Interesting conversation going on here, though little offtopic. I'm not a software engineer (I'm more like fiddling with comms and networks as a profession), but the way I see things is like this: Practically every threded application that uses a lot of memory benefits from the bandwidth as that usually means lots of simultaneous reads, writes and copys. On the otherhand single applications which only uses 1 or 2 threads don't usually use more than one or two channels of memory thus using always less than 50% of the maximum theoretical bandwidth of four channels in X79 case, usually a lot less. That's why we see so little games which can benefit from huge bandwidth. So, multiple programs or heavily threaded software using a lot of memory is the application what we are looking for. It's certainly not FSX or any other 32-bit game with 1-4 simultaneous threads using up to 4GB of RAM: no bottleneck there. You'll manage fine with even 1 channel as your CPU doesn't acces memory mostly but with one thread at a time.

 

And then of course server applications, even if you haven't found BW so useful. SBEs have their roots in Sandy Bridge EP -processors (=Sandy Xeons) which came out late last year, and many server applications have great need for high memory bandwidth.

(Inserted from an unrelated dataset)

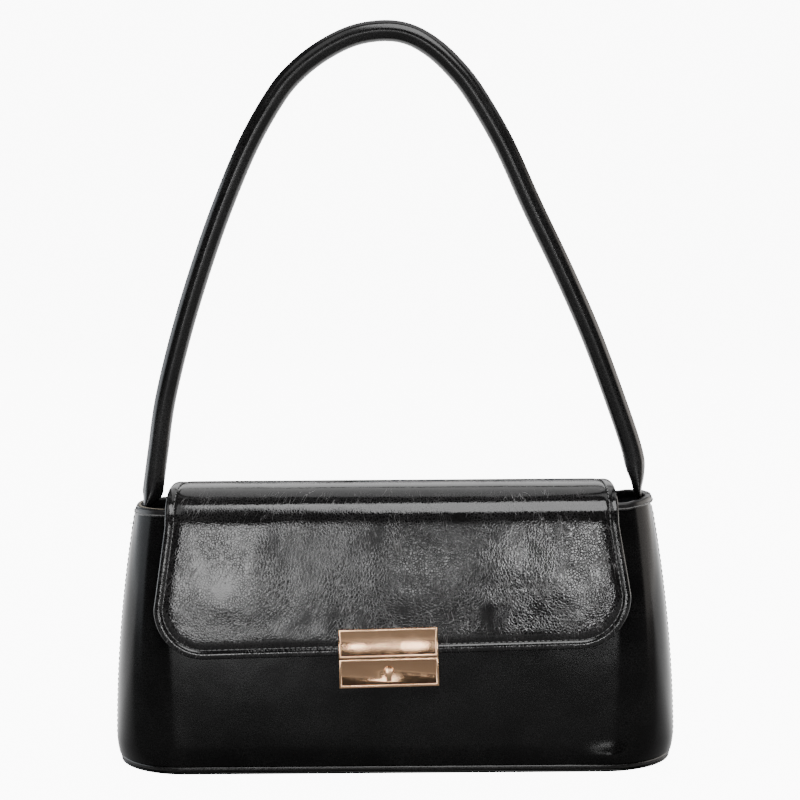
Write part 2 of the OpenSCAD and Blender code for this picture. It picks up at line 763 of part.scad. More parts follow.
// Point of a smooth curve through the handle's points, at a share of the whole row.
function curve(list, share) =
    let (n = len(list) - 1, f = min(share * n, n - 0.0001), i = floor(f), t = f - i,
         p0 = list[max(i - 1, 0)], p1 = list[i], p2 = list[i + 1], p3 = list[min(i + 2, n)])
    0.5 * (2 * p1 + (p2 - p0) * t + (2 * p0 - 5 * p1 + 4 * p2 - p3) * t * t
        + (3 * p1 - p0 - 3 * p2 + p3) * t * t * t);
function handle_at(share) =
    let (p = curve(handle_shape, share)) [foot_x * p[0], pivot_z + handle_rise * p[1]];
function handle_along(share) =
    let (q = handle_at(max(share - 0.004, 0)), r = handle_at(min(share + 0.004, 1))) (r - q) / norm(r - q);

// How round the handle is at a share of its path: 0 flat, 1 round.
function roundness(share) =
    let (e = min(share, 1 - share), t = min(max((e - flat_share) / (round_share - flat_share), 0), 1))
    t * t * (3 - 2 * t);

// Ring round a point, with half thicknesses in the plane of the loop and across it.
function ring(p, t, half_in, half_across, sides) =
    [for (k = [0:sides - 1]) let (a = 360 * k / sides)
        [p[0] - t[1] * half_in * cos(a), half_across * sin(a), p[1] + t[0] * half_in * cos(a)]];

handle_sides = 14;
handle_rings = 60;
module handle_solid() {
    half_tab = tab_w / 2;
    end_angles = [80, 60, 40, 20];
    up = [for (a = end_angles)
        ring([-left_foot_x, pivot_z - half_tab * sin(a)], [0, 1], tab_t / 2, half_tab * cos(a),
             handle_sides)];
    loop = [for (i = [0:handle_rings])
        let (s = i / handle_rings, k = roundness(s))
        ring(handle_at(s), i == 0 ? [0, 1] : i == handle_rings ? [0, -1] : handle_along(s),
             tab_t / 2 + (handle_d - tab_t) / 2 * k, tab_w / 2 + (handle_d - tab_w) / 2 * k, handle_sides)];
    down = [for (a = reversed(end_angles))
        ring([foot_x, pivot_z - half_tab * sin(a)], [0, -1], tab_t / 2, half_tab * cos(a), handle_sides)];
    loft(concat(up, loop, down));
}

// Round cord of a radius inside the handle, between its two flat ends.
module core_solid(r) {
    rings = 44;
    loft([for (i = [0:rings]) let (s = core_share + (1 - 2 * core_share) * i / rings)
        ring(handle_at(s), handle_along(s), r, r, 12)]);
}

// Leather sleeve of the handle, sewn into a tube and pressed flat at both ends.
module handle_sleeve() {
    color(leather_colour)
    difference() {
        handle_solid();
        core_solid(handle_d / 2 - sleeve_t);
    }
}

// Soft cord that fills the sleeve.
module handle_core() {
    color(cloth_colour) core_solid(handle_d / 2 - sleeve_t - layer_gap);
}

// Inside of the lining at a height, as seen by a flat strip whose edges reach into the rounded corners.
function inner_wall_x(z, half) =
    let (r = corner_r(z) - wall_t, into = max(half - (half_d(z) - corner_r(z)), 0))
    half_w(z) - wall_t - (r - sqrt(r * r - into * into)) - 4 * layer_gap;

// Flat end of the handle's leather that is sewn to the lining inside the bag.
module handle_tab(side) {
    top = pivot_z - tab_w / 2 - tab_gap;
    thick = tab_t - 0.8;
    start_x = (side < 0 ? left_foot_x : foot_x) + thick / 2;
    rows = [0, 0.12, 0.25, 0.4, 0.7, 0.9, 1];
    color(leather_colour) mirror([side < 0 ? 1 : 0, 0, 0])
    loft([for (s = rows)
        let (z = top - tab_len * s, ease = max(1 - s / 0.4, 0), half = tab_w / 2 - (s > 0.9 ? 2 : 0),
             x = inner_wall_x(z, tab_w / 2) + (start_x - inner_wall_x(top, tab_w / 2)) * ease)
        [[x - thick, -half, z], [x, -half, z], [x, half, z], [x - thick, half, z]]]);
}

module handle_tab_left() { handle_tab(-1); }
module handle_tab_right() { handle_tab(1); }

front_panel();
back_panel();
side_strip_left();
side_strip_right();
rim_binding();
front_board();
back_board();
wall_lining();
base_panel();
base_piping();
base_board();
base_lining();
flap_tail();
flap_top_leather();
flap_top_lining();
flap_front_leather();
flap_front_board();
flap_front_lining();
lock_upper_plate();
lock_flap_washer();
lock_rivets();
lock_striker();
lock_housing();
lock_back_cover();
lock_screws();
lock_button();
lock_catch();
lock_springs();
handle_sleeve();
handle_core();
handle_tab_left();
handle_tab_right();
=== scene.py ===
import math

import bpy
import numpy as np
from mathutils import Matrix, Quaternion, Vector


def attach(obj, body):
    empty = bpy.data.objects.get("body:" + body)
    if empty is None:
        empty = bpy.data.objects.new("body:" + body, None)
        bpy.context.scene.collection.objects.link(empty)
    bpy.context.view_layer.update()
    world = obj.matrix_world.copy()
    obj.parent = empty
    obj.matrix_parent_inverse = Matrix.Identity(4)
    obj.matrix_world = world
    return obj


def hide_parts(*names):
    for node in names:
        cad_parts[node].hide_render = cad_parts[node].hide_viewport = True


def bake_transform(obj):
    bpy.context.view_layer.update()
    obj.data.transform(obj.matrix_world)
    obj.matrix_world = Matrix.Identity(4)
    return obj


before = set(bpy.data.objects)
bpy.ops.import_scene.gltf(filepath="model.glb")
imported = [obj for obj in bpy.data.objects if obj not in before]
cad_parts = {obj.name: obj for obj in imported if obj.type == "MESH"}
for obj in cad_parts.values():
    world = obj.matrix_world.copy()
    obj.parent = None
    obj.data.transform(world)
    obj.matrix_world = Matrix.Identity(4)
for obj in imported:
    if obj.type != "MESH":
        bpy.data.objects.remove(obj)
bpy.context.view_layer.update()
MM = 0.001

# The photograph's view: 0.95 m in front of the bag, a little above the handle's middle.
# The camera looks slightly down and is turned a little about its line of sight.
camera_pitch, camera_roll = math.radians(5.497), math.radians(-0.42)
camera_data = bpy.data.cameras.new("camera")
camera_data.lens = 86.5
camera_data.sensor_width = 36
camera = bpy.data.objects.new("camera", camera_data)
bpy.context.collection.objects.link(camera)
camera.location = (3.6 * MM, -950 * MM, 270 * MM)
camera.rotation_mode = "QUATERNION"
look = Vector((0, math.cos(camera_pitch), -math.sin(camera_pitch)))
camera.rotation_quaternion = look.to_track_quat("-Z", "Y") @ Quaternion((0, 0, 1), camera_roll)
camera.rotation_mode = "XYZ"
bpy.context.scene.camera = camera

# Front of the bag: glossy waxed leather over a stiff board. It runs from side seam to side seam
# and is held by the binding above and the piping below.
base_w, base_d = 279 * MM, 80 * MM
mouth_w, mouth_d = 255 * MM, 46 * MM
body_h = 128.5 * MM
base_corner_r, mouth_corner_r = 36 * MM, 20 * MM
tuck, tuck_h = 2.2 * MM, 14 * MM
lean = math.atan((base_d - mouth_d) / 2 / body_h)
wall_foot = 4.2 * MM
wall_top = body_h - 0.55 * MM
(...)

There may be several multithreaded CPUs constantly accessing same memory addres space size of 384GB or so, something that seems totally ridicilous from the desktop user point. Also in servers, where you have large amounts of RAM in gigabytes and in physical sticks, you have to seek the bandwidth by other means than just rising memory chip speed. This is because first, your memory controller can't handle large amounts of high speed RAM and two, high speed usually means higher latencies. We also have to remember, that servers usually use either ECC or registered memory or both, and those technologies tend to lower memory performance.